The brings the total amount disbursed under the program to SDR 93.3 million (about US$127.8 million).

The ECF arrangement, which was approved in October 2024, aims to help Sierra Leone maintain debt sustainability, control inflation, rebuild its foreign exchange reserves, and strengthen governance.

Although the first review was delayed due to fiscal challenges, including budget overruns, a depletion of reserves, and setbacks in implementing reforms, the IMF has acknowledged that performance has since improved, allowing the reviews to proceed.

As part of the review process, the IMF Board approved waivers for the non-observance of several key performance criteria, including targets related to net credit to government, net domestic assets, and net international reserves.
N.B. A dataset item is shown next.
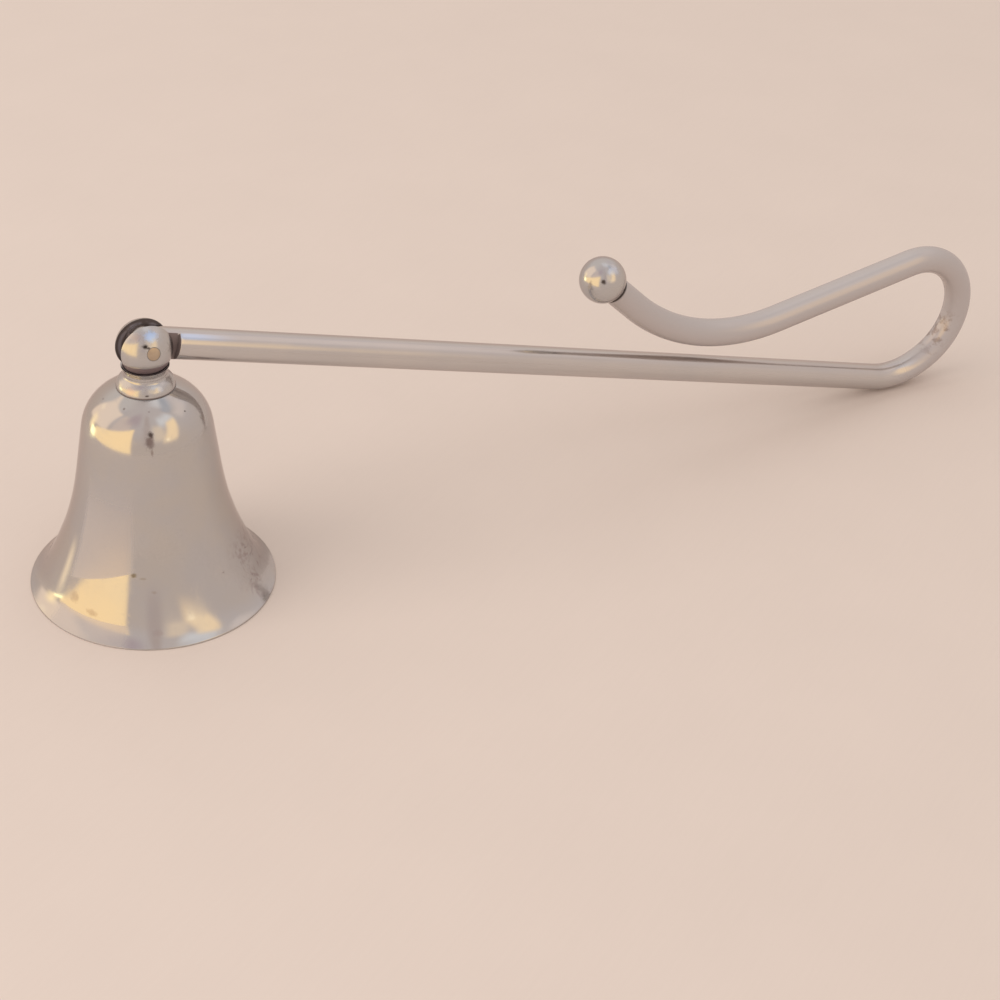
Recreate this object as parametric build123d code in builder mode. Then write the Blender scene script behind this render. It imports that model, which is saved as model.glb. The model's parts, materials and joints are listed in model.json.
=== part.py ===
from build123d import *
import os
from math import asin, atan, cos, degrees, hypot, isclose, radians, sin, sqrt, tan

# A candle snuffer with a hinged bell, in millimetres and degrees, with +Z up.
# The origin is the centre of the bell's mouth in the plane that its rim stands on.
# The handle runs out along +X from a pin that lies along Y.

# Bell: slopes are angles below level, met in turn on the way from the crown down to the rim.
wall = 0.9
crown_radius = 5.3
crown_slope = 28.0
crown_run = 2.1
shoulder_radius = 9.75
side_slope = 81.9
side_length = 10.65
sway_radius = 65.8
flare_slope = 62.3
flare_radius = 8.8
rim_slope = 32.0
rim_land = 0.3
rim_round = 0.12

# Collar: a rounded ring on the crown, a narrower neck, and a lip that flares round the hinge ball.
# Drops are measured down from the ball's seat, and the lip's from the floor of the slot.
collar_radius = 5.5
collar_height = 3.4
collar_round = 0.4
ring_top_radius = 4.3
ring_top_drop = 1.2
ring_bulge = 2.6
neck_radius = 4.1
neck_drop = 0.4
neck_hollow = 0.8
lip_width = 0.51
lip_drop = 0.23
lip_hollow = 2.5
lip_round = 0.12
cup_room = 0.15

# Hinge ball, its stem and the nut and washer that hold the stem inside the bell.
ball_radius = 5.25
ball_foot_radius = 2.45
pin_rise = 1.1
pin_radius = 1.25
stem_radius = 1.5
stem_spare = 1.2
stem_clearance = 0.1
stem_chamfer = 0.3
washer_radius = 3.5
washer_thickness = 0.5
nut_width = 5.5
nut_height = 2.4
nut_chamfer = 0.3

# Handle rod: a straight shank, a heel that lies on the table, a nose, a back run and a tail.
rod_radius = 3.0
shank_length = 182.7
heel_radius = 18.5
heel_turn = 51.9
nose_radius = 14.35
nose_turn = 153.9
back_length = 36.3
tail_radius = 44.0
tail_turn = 53.0
tip_length = 8.0
tip_round = 0.35

# Tongue at the hinge end of the rod, and the room that it has in the ball.
tongue_thickness = 2.8
tongue_shoulder = 6.0
side_clearance = 0.12
pin_clearance = 0.05
spare_droop = 3.0

# Ball at the free end of the handle, on a spigot turned on the rod.
end_ball_radius = 4.85
end_ball_foot_radius = 2.6
spigot_radius = 1.6
spigot_length = 4.0
spigot_room = 0.4


def wall_face(inset):
    """Draw the bell's outline, set in by a distance, and return its two ends."""
    corner_shift = inset * tan(radians(crown_slope) / 2)
    corner = (crown_radius - corner_shift, -inset)
    crown = PolarLine(corner, crown_run + corner_shift, -crown_slope)
    shoulder = JernArc(crown @ 1, crown % 1, shoulder_radius - inset, crown_slope - side_slope)
    side = PolarLine(shoulder @ 1, side_length, -side_slope)
    sway = JernArc(side @ 1, side % 1, sway_radius + inset, side_slope - flare_slope)
    flare = JernArc(sway @ 1, sway % 1, flare_radius + inset, flare_slope - rim_slope)
    return crown @ 0, flare @ 1


def section_at(height):
    """The upright XZ plane whose own origin is on the bell's axis at a height."""
    return Plane(origin=(0, 0, height), x_dir=(1, 0, 0), z_dir=(0, -1, 0))


def rings(piece, radius):
    """The round edges of a piece that have a given radius."""
    circles = piece.edges().filter_by(GeomType.CIRCLE)
    return circles.filter_by(lambda edge: isclose(edge.radius, radius, abs_tol=0.001))


# Heights follow from the outline: the crown is as high as the outline is deep.
with BuildLine() as outline:
    rim_edge = wall_face(0)[1]
mouth_radius = rim_edge.X
crown_height = rim_land - rim_edge.Y
seat_height = crown_height + collar_height
ball_height = seat_height + sqrt(ball_radius**2 - ball_foot_radius**2)
pin_height = ball_height + pin_rise

# The handle droops until the underside of its heel meets the table.
heel_drop = pin_height - rod_radius
droop = degrees(
    atan(heel_radius / shank_length)
    + asin((heel_drop - heel_radius) / hypot(shank_length, heel_radius))
)
shank_dir = (cos(radians(droop)), 0, -sin(radians(droop)))
handle_plane = Plane(origin=(0, 0, pin_height), x_dir=shank_dir, z_dir=(0, -1, 0))

# The slot's floor lets the tongue droop a little further before it strikes.
lowest = radians(droop + spare_droop)
reach = (rod_radius - pin_rise * cos(lowest)) / ball_radius
slot_floor = ball_height - ball_radius * sin(lowest + asin(reach))
slot_width = tongue_thickness + 2 * side_clearance
stem_hole_radius = stem_radius + stem_clearance

# The cup inside the collar's lip is a larger sphere about the ball's centre.
# The lip ends below the slot's floor, so the drooping tongue passes over it.
cup_radius = ball_radius + cup_room
lip_height = slot_floor - lip_drop
cup_mouth_radius = sqrt(cup_radius**2 - (ball_height - lip_height) ** 2)
cup_floor_radius = sqrt(cup_radius**2 - (ball_height - seat_height) ** 2)
lip_radius = cup_mouth_radius + lip_width

# Bell: one thin wall turned about Z, cut level at the rim.
with BuildPart() as bell_shell:
    with BuildSketch(section_at(crown_height)):
        with BuildLine():
            outer_crown, outer_rim = wall_face(0)
            inner_crown, inner_rim = wall_face(wall)
            Polyline(
                outer_crown,
                (stem_hole_radius, 0),
                (stem_hole_radius, -wall),
                inner_crown,
            )
            Polyline(outer_rim, (outer_rim.X, -crown_height - wall), inner_rim)
        make_face()
    revolve(axis=Axis.Z)
    split(bisect_by=Plane.XY, keep=Keep.TOP)
    fillet(rings(bell_shell, mouth_radius), radius=rim_round)
bell_shell.part.label = "bell_shell"

# Collar: ring, neck and lip outside, and inside them the cup with the ball's flat seat.
with BuildPart() as collar:
    with BuildSketch(section_at(0)):
        with BuildLine():
            foot = (collar_radius, crown_height)
            ring_top = (ring_top_radius, seat_height - ring_top_drop)
            neck = (neck_radius, seat_height - neck_drop)
            lip = (lip_radius, lip_height)
            cup_mouth = (cup_mouth_radius, lip_height)
            cup_floor = (cup_floor_radius, seat_height)
            RadiusArc(ring_top, foot, ring_bulge)
            RadiusArc(ring_top, neck, neck_hollow)
            RadiusArc(neck, lip, lip_hollow)
            Line(lip, cup_mouth)
            RadiusArc(cup_mouth, cup_floor, cup_radius)
            Polyline(
                cup_floor,
                (stem_hole_radius, seat_height),
                (stem_hole_radius, crown_height),
                foot,
            )
        make_face()
    revolve(axis=Axis.Z)
    fillet(rings(collar, collar_radius), radius=collar_round)
    fillet(rings(collar, lip_radius), radius=lip_round)
collar.part.label = "collar"

# Hinge ball: slotted from the top for the tongue, with a stem down through the crown.
stack_height = wall + washer_thickness + nut_height + stem_spare
with BuildPart() as hinge_ball:
    with Locations((0, 0, ball_height)):
        Sphere(ball_radius)
    split(bisect_by=Plane.XY.offset(seat_height), keep=Keep.TOP)
    with BuildSketch(Plane.XY.offset(slot_floor)):
        Rectangle(2 * ball_radius, slot_width)
    extrude(amount=2 * ball_radius, mode=Mode.SUBTRACT)
    with BuildSketch(section_at(pin_height)):
        Circle(pin_radius)
    extrude(amount=ball_radius, both=True, mode=Mode.SUBTRACT)
    with BuildSketch(Plane.XY.offset(crown_height - stack_height)):
        Circle(stem_radius)
    extrude(amount=seat_height - crown_height + stack_height)
    chamfer(hinge_ball.edges().sort_by(Axis.Z)[0], length=stem_chamfer)
hinge_ball.part.label = "hinge_ball"

# Pivot pin: pressed through both cheeks and dressed flush with the ball.
with BuildPart() as pivot_pin:
    with BuildSketch(section_at(pin_height)):
        Circle(pin_radius)
    extrude(amount=ball_radius, both=True)
    with Locations((0, 0, ball_height)):
        Sphere(ball_radius, mode=Mode.INTERSECT)
pivot_pin.part.label = "pivot_pin"

# Washer and nut under the crown.
washer_top = crown_height - wall
with BuildPart() as crown_washer:
    with BuildSketch(Plane.XY.offset(washer_top - washer_thickness)):
        Circle(washer_radius)
        Circle(stem_hole_radius, mode=Mode.SUBTRACT)
    extrude(amount=washer_thickness)
crown_washer.part.label = "crown_washer"

nut_top = washer_top - washer_thickness
with BuildPart() as crown_nut:
    with BuildSketch(Plane.XY.offset(nut_top - nut_height)):
        RegularPolygon(nut_width / 2, 6, major_radius=False)
    extrude(amount=nut_height)
    chamfer(crown_nut.edges().group_by(Axis.Z)[0], length=nut_chamfer)
    with BuildSketch(Plane.XY.offset(nut_top)):
        Circle(stem_radius)
    extrude(amount=-nut_height, mode=Mode.SUBTRACT)
crown_nut.part.label = "crown_nut"

# Handle rod: swept along its centreline, then flattened and rounded into a tongue at the pin.
with BuildPart() as handle_rod:
    with BuildLine(handle_plane) as centreline:
        shank = PolarLine((-rod_radius, 0), rod_radius + shank_length, 0)
        heel = JernArc(shank @ 1, shank % 1, heel_radius, heel_turn)
        nose = JernArc(heel @ 1, heel % 1, nose_radius, nose_turn)
        back = PolarLine(nose @ 1, back_length, direction=nose % 1)
        tail = JernArc(back @ 1, back % 1, tail_radius, -tail_turn)
        tip = PolarLine(tail @ 1, tip_length, direction=tail % 1)
    with BuildSketch(Plane(origin=shank @ 0, z_dir=shank % 0)):
        Circle(rod_radius)
    sweep(path=centreline.wires()[0])
    tip_plane = Plane(origin=tip @ 1, z_dir=tip % 1)
    fillet(handle_rod.faces().sort_by_distance(tip @ 1)[0].edges(), radius=tip_round)
    for side in (1, -1):
        with BuildSketch(handle_plane.offset(side * tongue_thickness / 2)):
            Rectangle(2 * tongue_shoulder, 3 * rod_radius)
        extrude(amount=side * rod_radius, mode=Mode.SUBTRACT)
    with BuildSketch(handle_plane):
        Rectangle(2 * rod_radius, 3 * rod_radius, align=(Align.MAX, Align.CENTER))
        Circle(rod_radius, mode=Mode.SUBTRACT)
    extrude(amount=rod_radius, both=True, mode=Mode.SUBTRACT)
    with BuildSketch(handle_plane):
        Circle(pin_radius + pin_clearance)
    extrude(amount=rod_radius, both=True, mode=Mode.SUBTRACT)
    with BuildSketch(tip_plane):
        Circle(spigot_radius)
    extrude(amount=spigot_length)
handle_rod.part.label = "handle_rod"

# End ball: flat where it meets the rod, with a blind hole for the spigot.
end_ball_reach = sqrt(end_ball_radius**2 - end_ball_foot_radius**2)
with BuildPart() as end_ball:
    with Locations(tip_plane.offset(end_ball_reach)):
        Sphere(end_ball_radius)
    split(bisect_by=tip_plane, keep=Keep.TOP)
    with BuildSketch(tip_plane):
        Circle(spigot_radius)
    extrude(amount=spigot_length + spigot_room, mode=Mode.SUBTRACT)
end_ball.part.label = "end_ball"

os.makedirs("parts", exist_ok=True)
for piece in (
    bell_shell,
    collar,
    hinge_ball,
    pivot_pin,
    crown_washer,
    crown_nut,
    handle_rod,
    end_ball,
):
    export_step(piece.part, f"parts/{piece.part.label}.step")

print("mouth radius", mouth_radius, "crown height", crown_height)
print("ball height", ball_height, "pin height", pin_height, "slot floor", slot_floor)
print("lip height", lip_height, "lip radius", lip_radius)
print("droop", droop, "end ball centre", tip_plane.offset(end_ball_reach).origin)
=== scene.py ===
import json
import math
import bmesh
import bpy
import numpy as np
from mathutils import Matrix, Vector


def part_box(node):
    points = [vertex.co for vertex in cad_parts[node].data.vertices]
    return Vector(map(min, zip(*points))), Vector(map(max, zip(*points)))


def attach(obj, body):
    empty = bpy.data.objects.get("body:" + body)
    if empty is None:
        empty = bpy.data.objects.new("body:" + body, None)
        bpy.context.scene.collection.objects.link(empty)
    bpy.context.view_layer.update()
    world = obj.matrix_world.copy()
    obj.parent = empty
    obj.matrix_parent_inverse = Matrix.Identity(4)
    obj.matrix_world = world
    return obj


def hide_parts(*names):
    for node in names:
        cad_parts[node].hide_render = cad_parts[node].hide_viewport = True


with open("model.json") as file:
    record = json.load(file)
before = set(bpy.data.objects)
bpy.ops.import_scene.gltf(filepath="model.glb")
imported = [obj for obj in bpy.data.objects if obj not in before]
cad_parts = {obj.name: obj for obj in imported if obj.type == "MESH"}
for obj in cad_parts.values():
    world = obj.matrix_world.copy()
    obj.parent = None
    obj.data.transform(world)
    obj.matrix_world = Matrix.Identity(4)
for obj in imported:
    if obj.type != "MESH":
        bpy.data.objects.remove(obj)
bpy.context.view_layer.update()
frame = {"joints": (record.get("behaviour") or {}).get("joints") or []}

mm = 0.001  # shapes are worked out in millimetres and scaled once, when their mesh is made
degree = math.pi / 180
print("stage: frame loaded")


# Meshes

# Points whose three coordinates are spread over one grid.
def gridOf(x, y, z):
    return np.stack(np.broadcast_arrays(x, y, z), -1)


weldReach = 0.0002  # millimetres between points that count as one


# Joins grids of points into one mesh. A grid is rows by columns of points in millimetres, each four
# neighbours make one face, and a grid that wraps joins its last row or column to its first. Edges that two
# grids share are welded, a row that shrinks to a point becomes a pole, and the faces are turned outwards.
def meshFromGrids(name, grids, attributes=()):
    corners = []
    start = 0
    for points, wrapRows, wrapColumns in grids:
        rows, columns = points.shape[:2]
        down = np.arange(rows if wrapRows else rows - 1)[:, None]
        across = np.arange(columns if wrapColumns else columns - 1)[None, :]
        nextDown = (down + 1) % rows
        nextAcross = (across + 1) % columns
        ring = [down * columns + across, down * columns + nextAcross]
        ring += [nextDown * columns + nextAcross, nextDown * columns + across]
        corners.append(start + np.stack(np.broadcast_arrays(*ring), -1).reshape(-1, 4))
        start += rows * columns
    corners = np.concatenate(corners)
    places = np.concatenate([points.reshape(-1, 3) for points, _, _ in grids]) * mm
    mesh = bpy.data.meshes.new(name)
    mesh.vertices.add(len(places))
    mesh.vertices.foreach_set("co", places.ravel())
    mesh.loops.add(corners.size)
    mesh.loops.foreach_set("vertex_index", corners.ravel())
    mesh.polygons.add(len(corners))
    mesh.polygons.foreach_set("loop_start", np.arange(0, corners.size, 4))
    mesh.update(calc_edges=True)
    for attributeName, values in attributes:
        layer = mesh.attributes.new(attributeName, "FLOAT_VECTOR", "POINT")
        layer.data.foreach_set("vector", np.concatenate([v.reshape(-1) for v in values]))
    work = bmesh.new()
    work.from_mesh(mesh)
    bmesh.ops.remove_doubles(work, verts=work.verts, dist=weldReach * mm)
    bmesh.ops.recalc_face_normals(work, faces=work.faces)
    work.to_mesh(mesh)
    work.free()
    return mesh


# Puts grids in the scene as a smooth piece with crisp edges, on its body and in place of its node.
def addPiece(name, grids, material, body, replaced, attributes=(), crease=40.0):
    mesh = meshFromGrids(name, grids, attributes)
    piece = bpy.data.objects.new(name, mesh)
    bpy.context.scene.collection.objects.link(piece)
    mesh.polygons.foreach_set("use_smooth", np.ones(len(mesh.polygons), bool))
    mesh.set_sharp_from_angle(angle=math.radians(crease))
    mesh.materials.append(material)
    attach(piece, body)
    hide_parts(replaced)
    print("stage:", name, len(mesh.polygons), "faces")
    return piece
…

These waivers were granted based on corrective actions taken by the Sierra Leonean government to address these issues.

Sierra Leone’s economy is projected to grow by 4.4% in 2025, driven by growth in the mining and agriculture sectors. Inflation, which had been a major concern in recent years, fell to 4.4% in October 2025, supported by tight macroeconomic policies and a stable national currency, the Leone. The IMF expects inflation to remain in single digits in the medium term, which is seen as a positive sign for the country’s economic stability.

However, despite these improvements, significant challenges remain. As of September 2025, Sierra Leone’s foreign exchange reserves had fallen to just 1.5 months of imports, while the country’s debt remains at a high risk of distress. The IMF has warned that continuing fiscal adjustments and reforms will be necessary to maintain progress.

Mr. Bo Li, Acting Chair and Deputy Managing Director of the IMF, praised Sierra Leone’s recent achievements but stressed the importance of maintaining fiscal discipline. “The authorities have brought the ECF back on track following program slippages in 2024, and the economy is reacting favorably,” he said.

He noted that inflation had decreased to 4.4%, the Leone had remained stable, and economic growth was approaching potential. Additionally, the cost of borrowing had dropped to more sustainable levels.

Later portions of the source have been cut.